Wednesday, May 18, 2011

Pasta al Pomodoro

Immediately when I saw this recipe posted on Epicurious, I decided to make it. It's super-simple and makes a nice, quick pasta sauce. Definitely takes way less time than our favorite marinara sauce (though surely not as good). It's nice for a quick spaghetti & sauce without having to use jarred sauce. We are fans. I might make it again.

pasta

Pasta Al Pomodoro
Bon Appétit, May 2011

1/4 cup extra-virgin olive oil
1 medium onion -- minced
4 garlic cloves -- minced
1 pinch crushed red pepper flakes
28 ounces peeled tomatoes -- puréed in a food processor Kosher salt
3 large fresh basil sprigs
12 ounces bucatini or spaghetti
2 tablespoons cubed unsalted butter
1/4 cup finely grated Parmesan or Pecorino

1. Heat extra-virgin olive oil in a 12" skillet over medium-low heat. Add minced onion and cook, stirring, until soft, about 12 minutes. Add garlic and cook, stirring, for 2-4 minutes. Add crushed red pepper flakes; cook for 1 minute more. Increase heat to medium, add puréed tomatoes and season lightly with kosher salt; cook, stirring occasionally, until sauce thickens slightly and the flavors meld, about 20 minutes.
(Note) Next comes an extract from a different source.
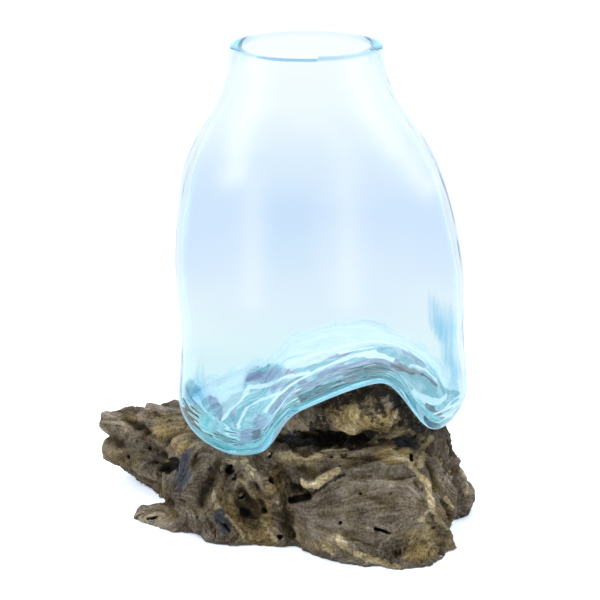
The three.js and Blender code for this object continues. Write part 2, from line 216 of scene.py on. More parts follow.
def vase_surface(rows, angles):
    """Points (rows, angles, 3) of the vase's outer surface."""
    z, half = vase_row(rows)
    z, half = z[:, None], half[:, None]
    up = ease(z, hip_height, rim_height)
    lean = up**1.25
    deep = half * mix(body_depth_ratio, 1.0, up * up)
    x = mix(body_centre[0], rim_centre[0], lean) + half * np.cos(angles)
    y = mix(body_centre[1], rim_centre[1], lean) + deep * np.sin(angles)
    pulled = 1 - ease(z, lobe_floor, lobe_floor + lift_reach)
    return np.stack([x, y, z + saddle(x, y) * pulled], axis=2)


def wall_at(rows):
    z, _ = vase_row(rows)
    low = 1 - ease(z, lobe_floor, waist_height)
    high = ease(z, shoulder_height, rim_height)
    return body_wall + (floor_wall - body_wall) * low + (rim_wall - body_wall) * high


def normals_of(grid):
    """Outward normals of a grid of points that is closed round its second axis."""
    along = np.gradient(grid, axis=0)
    round_ = np.roll(grid, -1, axis=1) - np.roll(grid, 1, axis=1)
    n = np.cross(round_, along)
    return n / np.maximum(np.linalg.norm(n, axis=2), 1e-9)[:, :, None]


def skin(rings):
    """Vertices and faces of a closed surface from rings of points. The first and last are single points."""
    faces = []
    start = 0
    for lower, upper in zip(rings[:-1], rings[1:]):
        above = start + len(lower)
        j = np.arange(max(len(lower), len(upper)))
        k = np.roll(j, -1)
        if len(lower) == 1:
            corners = [start + 0 * j, above + k, above + j]
        elif len(upper) == 1:
            corners = [start + j, start + k, above + 0 * j]
        else:
            corners = [start + j, start + k, above + k, above + j]
        faces += np.stack(corners, 1).tolist()
        start = above
    return np.concatenate(rings), faces


def added(name, data):
    """A new object in the scene, made of this data."""
    made = bpy.data.objects.new(name, data)
    bpy.context.scene.collection.objects.link(made)
    return made


def inside_box(points, low, high):
    """Points held inside the box that their CAD piece takes up."""
    return np.clip(points, np.array(low) / MM - to_row, np.array(high) / MM - to_row)


def mesh_object(name, points, faces, smooth=True):
    """A mesh from points in millimetres in the maker's frame."""
    mesh = bpy.data.meshes.new(name)
    mesh.from_pydata(((points + to_row) * MM).tolist(), [], faces)
    mesh.update()
    mesh.polygons.foreach_set("use_smooth", [smooth] * len(mesh.polygons))
    return added(name, mesh)


# The glass

vase_around = 288
rows = np.concatenate([np.linspace(0, 16, 150), np.linspace(16, last_row, 64)[1:]])
vase_steps = len(rows)
angles = np.arange(vase_around) * 2 * math.pi / vase_around
outer = vase_surface(rows, angles)
outward = normals_of(outer)
outward[-1, :, 2] = 0
outward[-1] /= np.linalg.norm(outward[-1], axis=1)[:, None]
row_grid = np.repeat(rows[:, None], vase_around, axis=1)
row_of = row_grid.ravel()
flat = outer.reshape(-1, 3)
facing = outward.reshape(-1, 3)

# Hand-blown glass is never quite even: the outside is dimpled a little, and the inside waves more.
dimple_depth = 0.16
wave_height = 0.34
ripple_height = 0.12
dimples = dimple_depth * (1 + rough(flat, 34, 2)).clip(0, 2)
waves = wave_height * rough(flat + 90, 42, 2)
waves += ripple_height * rough(flat * np.array([1, 1, 0.35]) + 30, 9, 2)

# Drawn folds near the floor, running along the bottom edge
low_share = within(row_of, 5, 9, 15.5, 18.5)
along_edge = row_of * 2.1
turning = np.tile(angles, vase_steps)


def edge_noise(along, around, shift=0):
    """Noise over the vase: a number of bumps along its rows and round it."""
    spots = [along_edge * along, around * np.cos(turning), around * np.sin(turning)]
    return noise(np.stack(spots, axis=1) + shift)


folds = low_share * (0.8 * edge_noise(0.42, 2.5) + 0.3 * edge_noise(1.1, 5.5, 9))
thinnest_wall = 2.6
inner_depth = wall_at(row_of) + (waves + folds) * ease(row_of, 0.3, 2)
inner_depth = np.maximum(inner_depth, thinnest_wall)
outside = flat - facing * dimples[:, None] * ease(row_of, 0, 1)[:, None]
inside = flat - facing * inner_depth[:, None]
outside = outside.reshape(vase_steps, vase_around, 3)
inside = inside.reshape(vase_steps, vase_around, 3)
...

Remove pan from heat, stir in basil sprigs, and set aside.

2. Meanwhile, bring water to a boil in a 5-quart pot. Season with salt; add spaghetti or bucatini and cook, stirring occasionally, until about 2 minutes before tender. Drain pasta, reserving 1/2 cup pasta cooking water.
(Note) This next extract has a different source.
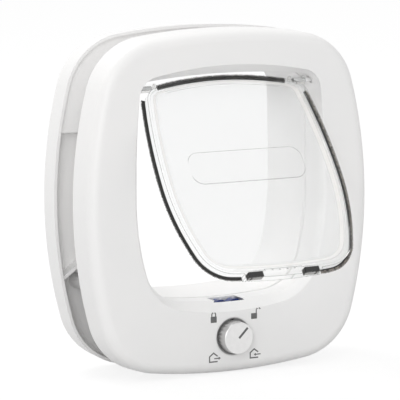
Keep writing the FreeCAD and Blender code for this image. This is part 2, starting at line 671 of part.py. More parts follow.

3. Discard basil and heat skillet over high heat. Stir in reserved pasta water to loosen sauce; bring to a boil. Add pasta and cook, stirring, until sauce coats pasta and pasta is al dente, about 2 minutes. Remove pan from heat; add butter and cheese; toss until cheese melts. Transfer to warm bowls; serve with more cheese, if desired.